══ Supplied information ══

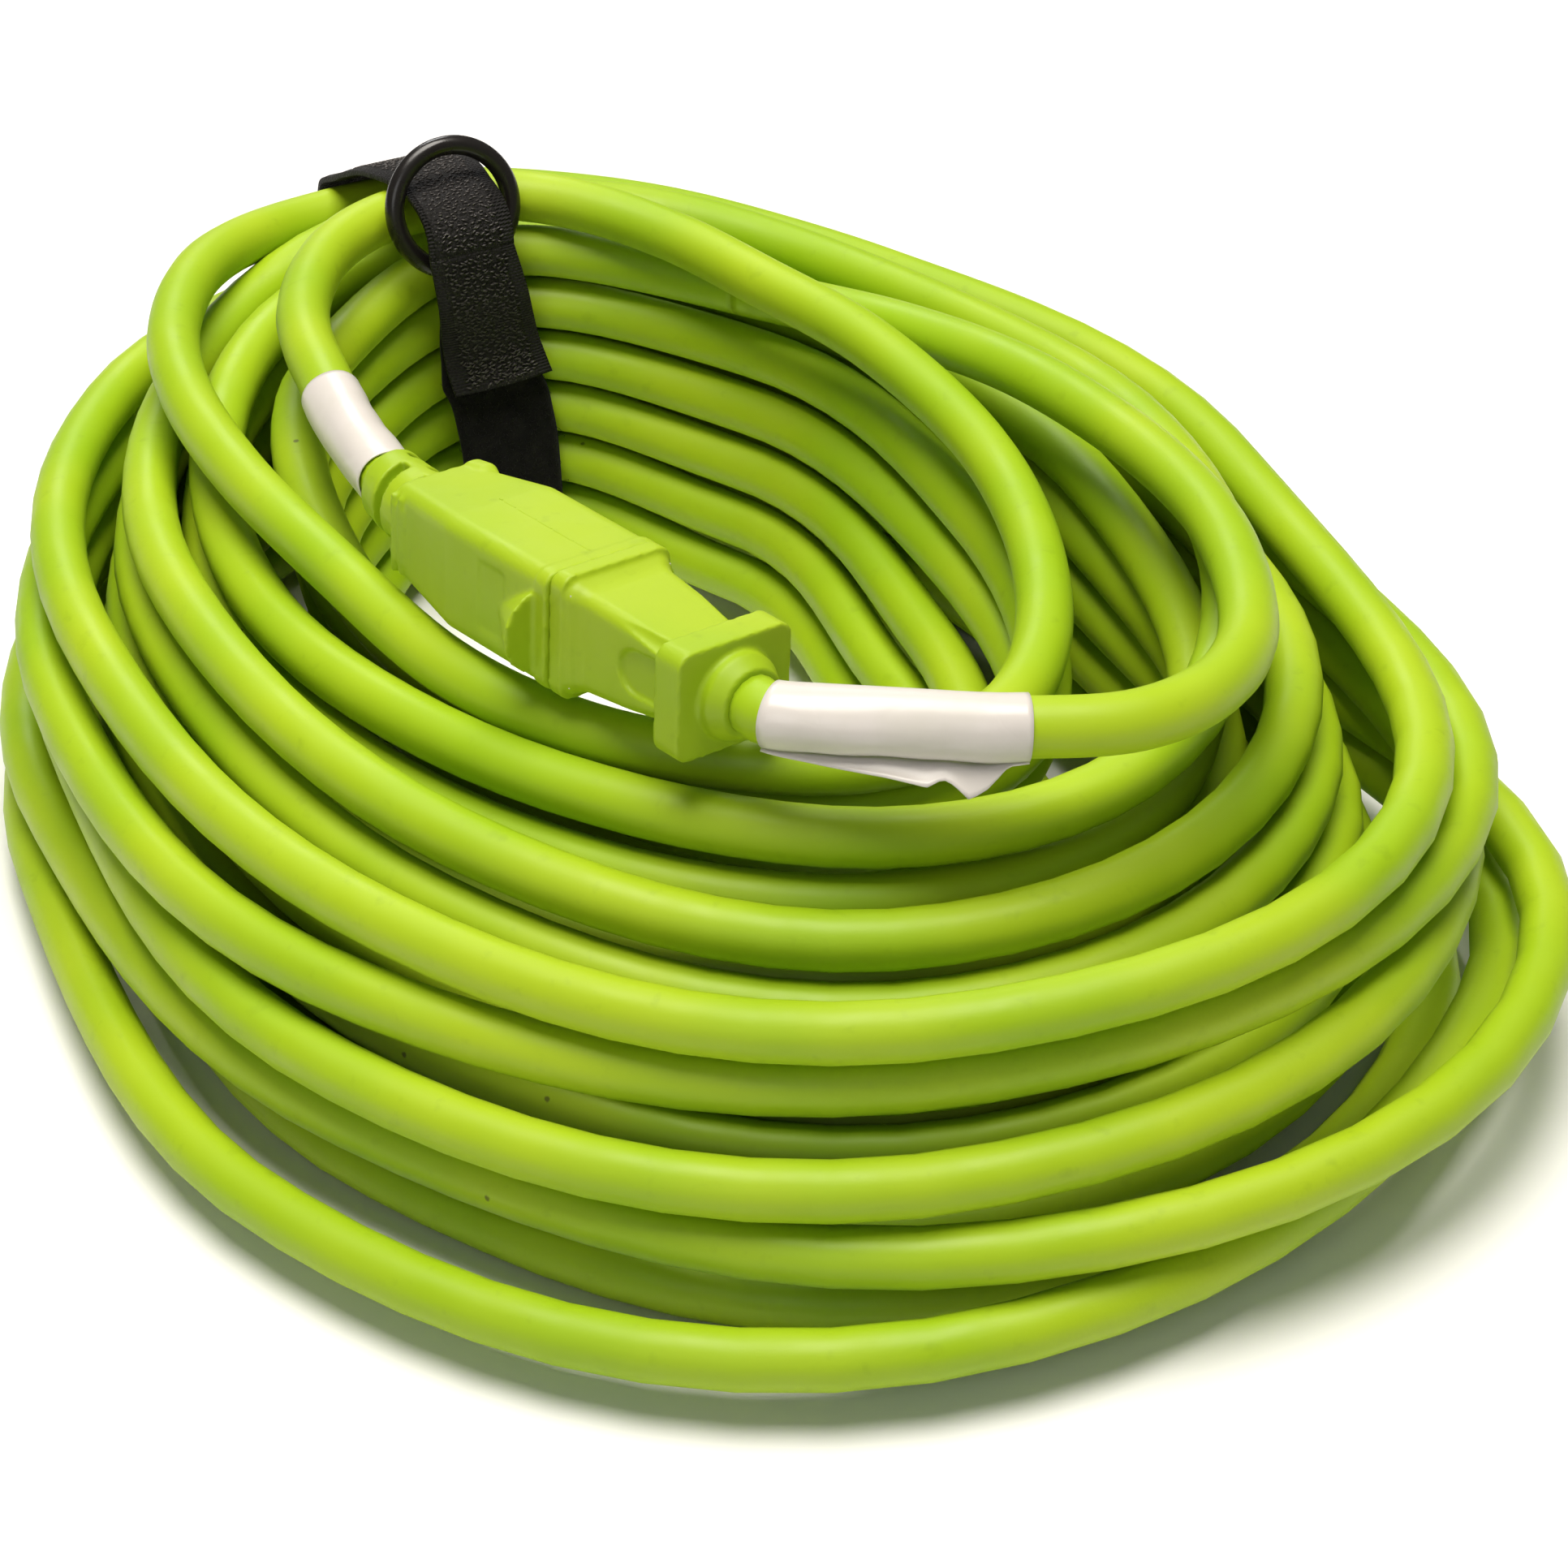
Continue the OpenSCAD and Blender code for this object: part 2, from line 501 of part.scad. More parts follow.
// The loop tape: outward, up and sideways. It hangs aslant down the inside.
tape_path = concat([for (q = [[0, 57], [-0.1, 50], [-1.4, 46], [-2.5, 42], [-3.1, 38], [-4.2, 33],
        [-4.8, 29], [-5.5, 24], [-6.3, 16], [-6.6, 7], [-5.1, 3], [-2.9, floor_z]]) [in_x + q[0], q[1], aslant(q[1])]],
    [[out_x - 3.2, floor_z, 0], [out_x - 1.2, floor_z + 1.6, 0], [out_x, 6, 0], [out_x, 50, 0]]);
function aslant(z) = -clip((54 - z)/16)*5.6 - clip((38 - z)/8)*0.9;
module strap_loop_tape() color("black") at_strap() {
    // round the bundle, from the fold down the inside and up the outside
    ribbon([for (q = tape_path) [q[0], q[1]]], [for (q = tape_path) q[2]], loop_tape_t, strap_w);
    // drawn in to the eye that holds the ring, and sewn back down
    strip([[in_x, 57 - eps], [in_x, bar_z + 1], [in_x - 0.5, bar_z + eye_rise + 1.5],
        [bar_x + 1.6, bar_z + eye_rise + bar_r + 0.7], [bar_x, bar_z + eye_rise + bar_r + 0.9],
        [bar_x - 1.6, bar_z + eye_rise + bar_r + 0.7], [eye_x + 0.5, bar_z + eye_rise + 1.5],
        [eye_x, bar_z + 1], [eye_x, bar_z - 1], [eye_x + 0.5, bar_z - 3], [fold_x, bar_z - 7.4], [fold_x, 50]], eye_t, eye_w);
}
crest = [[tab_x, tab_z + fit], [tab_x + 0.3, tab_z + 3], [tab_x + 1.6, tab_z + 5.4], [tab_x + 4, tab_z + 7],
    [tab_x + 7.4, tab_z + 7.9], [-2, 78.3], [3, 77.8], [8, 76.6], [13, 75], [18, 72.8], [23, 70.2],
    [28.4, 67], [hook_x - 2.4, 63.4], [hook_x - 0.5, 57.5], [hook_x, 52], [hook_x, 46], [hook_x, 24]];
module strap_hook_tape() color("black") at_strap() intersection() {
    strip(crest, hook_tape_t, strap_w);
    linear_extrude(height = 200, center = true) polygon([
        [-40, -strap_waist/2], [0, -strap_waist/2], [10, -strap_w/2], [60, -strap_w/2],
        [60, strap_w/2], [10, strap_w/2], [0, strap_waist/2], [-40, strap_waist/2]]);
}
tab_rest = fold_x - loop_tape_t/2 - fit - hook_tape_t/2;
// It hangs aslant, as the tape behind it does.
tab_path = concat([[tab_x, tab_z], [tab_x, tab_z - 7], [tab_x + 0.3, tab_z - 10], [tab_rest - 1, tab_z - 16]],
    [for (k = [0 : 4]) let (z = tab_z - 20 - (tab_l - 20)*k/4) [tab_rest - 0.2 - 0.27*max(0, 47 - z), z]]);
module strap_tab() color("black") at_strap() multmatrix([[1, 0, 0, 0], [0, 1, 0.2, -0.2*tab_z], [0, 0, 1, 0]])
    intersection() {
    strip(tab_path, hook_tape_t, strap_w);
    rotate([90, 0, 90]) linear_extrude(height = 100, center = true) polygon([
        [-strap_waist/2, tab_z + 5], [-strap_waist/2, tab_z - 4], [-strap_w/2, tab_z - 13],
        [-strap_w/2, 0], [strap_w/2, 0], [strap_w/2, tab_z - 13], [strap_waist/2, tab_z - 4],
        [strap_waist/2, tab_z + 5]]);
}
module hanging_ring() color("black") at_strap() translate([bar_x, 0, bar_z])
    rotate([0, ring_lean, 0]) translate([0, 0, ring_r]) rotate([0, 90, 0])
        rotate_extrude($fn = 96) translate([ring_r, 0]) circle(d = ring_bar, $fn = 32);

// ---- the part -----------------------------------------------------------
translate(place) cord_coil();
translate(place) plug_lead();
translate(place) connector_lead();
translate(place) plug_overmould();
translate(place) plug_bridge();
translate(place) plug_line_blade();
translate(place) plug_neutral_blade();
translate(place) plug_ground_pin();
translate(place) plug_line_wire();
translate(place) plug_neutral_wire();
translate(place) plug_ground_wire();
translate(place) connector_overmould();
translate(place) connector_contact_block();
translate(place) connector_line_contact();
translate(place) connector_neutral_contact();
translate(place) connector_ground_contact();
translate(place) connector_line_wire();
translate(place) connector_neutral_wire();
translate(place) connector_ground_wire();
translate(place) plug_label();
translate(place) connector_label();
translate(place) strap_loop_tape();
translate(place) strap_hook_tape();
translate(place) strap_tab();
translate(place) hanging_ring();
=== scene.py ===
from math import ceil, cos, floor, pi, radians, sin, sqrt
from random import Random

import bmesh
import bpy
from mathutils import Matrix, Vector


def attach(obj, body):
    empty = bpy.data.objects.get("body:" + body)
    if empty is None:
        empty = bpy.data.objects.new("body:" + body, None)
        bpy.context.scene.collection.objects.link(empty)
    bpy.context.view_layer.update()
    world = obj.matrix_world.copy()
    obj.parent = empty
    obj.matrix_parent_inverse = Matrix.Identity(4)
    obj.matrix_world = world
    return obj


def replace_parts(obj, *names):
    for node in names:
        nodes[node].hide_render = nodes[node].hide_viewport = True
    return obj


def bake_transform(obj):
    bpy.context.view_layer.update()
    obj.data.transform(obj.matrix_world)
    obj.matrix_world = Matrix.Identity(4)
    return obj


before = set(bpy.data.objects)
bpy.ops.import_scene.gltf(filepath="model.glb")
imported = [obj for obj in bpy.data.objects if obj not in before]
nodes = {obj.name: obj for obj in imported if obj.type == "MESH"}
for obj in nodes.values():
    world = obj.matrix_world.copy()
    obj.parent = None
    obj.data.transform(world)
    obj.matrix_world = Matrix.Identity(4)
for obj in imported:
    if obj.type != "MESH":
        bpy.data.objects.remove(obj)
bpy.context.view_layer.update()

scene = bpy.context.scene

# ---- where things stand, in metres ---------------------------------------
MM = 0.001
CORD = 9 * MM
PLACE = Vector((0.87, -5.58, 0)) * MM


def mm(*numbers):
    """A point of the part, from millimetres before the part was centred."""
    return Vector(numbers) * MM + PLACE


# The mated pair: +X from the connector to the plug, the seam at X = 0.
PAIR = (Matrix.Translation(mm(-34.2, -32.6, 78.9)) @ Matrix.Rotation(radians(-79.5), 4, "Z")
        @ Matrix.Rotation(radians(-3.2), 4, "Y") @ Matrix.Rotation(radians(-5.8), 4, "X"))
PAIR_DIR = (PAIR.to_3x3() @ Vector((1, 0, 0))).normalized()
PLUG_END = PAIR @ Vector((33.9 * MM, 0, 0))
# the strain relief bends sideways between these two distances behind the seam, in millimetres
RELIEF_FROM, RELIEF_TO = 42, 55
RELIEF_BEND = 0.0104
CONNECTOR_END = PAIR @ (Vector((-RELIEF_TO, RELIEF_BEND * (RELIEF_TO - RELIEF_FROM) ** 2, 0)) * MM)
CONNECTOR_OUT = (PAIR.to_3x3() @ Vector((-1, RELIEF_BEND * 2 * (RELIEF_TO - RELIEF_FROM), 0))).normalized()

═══

**Exercise details:** Nothing but the lines from the one with "---- the part" through the one with "before = set(bpy.data.objects)" should be retyped; include both and keep them exact.

**Solution to this problem:**
// ---- the part -----------------------------------------------------------
translate(place) cord_coil();
translate(place) plug_lead();
translate(place) connector_lead();
translate(place) plug_overmould();
translate(place) plug_bridge();
translate(place) plug_line_blade();
translate(place) plug_neutral_blade();
translate(place) plug_ground_pin();
translate(place) plug_line_wire();
translate(place) plug_neutral_wire();
translate(place) plug_ground_wire();
translate(place) connector_overmould();
translate(place) connector_contact_block();
translate(place) connector_line_contact();
translate(place) connector_neutral_contact();
translate(place) connector_ground_contact();
translate(place) connector_line_wire();
translate(place) connector_neutral_wire();
translate(place) connector_ground_wire();
translate(place) plug_label();
translate(place) connector_label();
translate(place) strap_loop_tape();
translate(place) strap_hook_tape();
translate(place) strap_tab();
translate(place) hanging_ring();
=== scene.py ===
from math import ceil, cos, floor, pi, radians, sin, sqrt
from random import Random

import bmesh
import bpy
from mathutils import Matrix, Vector


def attach(obj, body):
    empty = bpy.data.objects.get("body:" + body)
    if empty is None:
        empty = bpy.data.objects.new("body:" + body, None)
        bpy.context.scene.collection.objects.link(empty)
    bpy.context.view_layer.update()
    world = obj.matrix_world.copy()
    obj.parent = empty
    obj.matrix_parent_inverse = Matrix.Identity(4)
    obj.matrix_world = world
    return obj


def replace_parts(obj, *names):
    for node in names:
        nodes[node].hide_render = nodes[node].hide_viewport = True
    return obj


def bake_transform(obj):
    bpy.context.view_layer.update()
    obj.data.transform(obj.matrix_world)
    obj.matrix_world = Matrix.Identity(4)
    return obj


before = set(bpy.data.objects)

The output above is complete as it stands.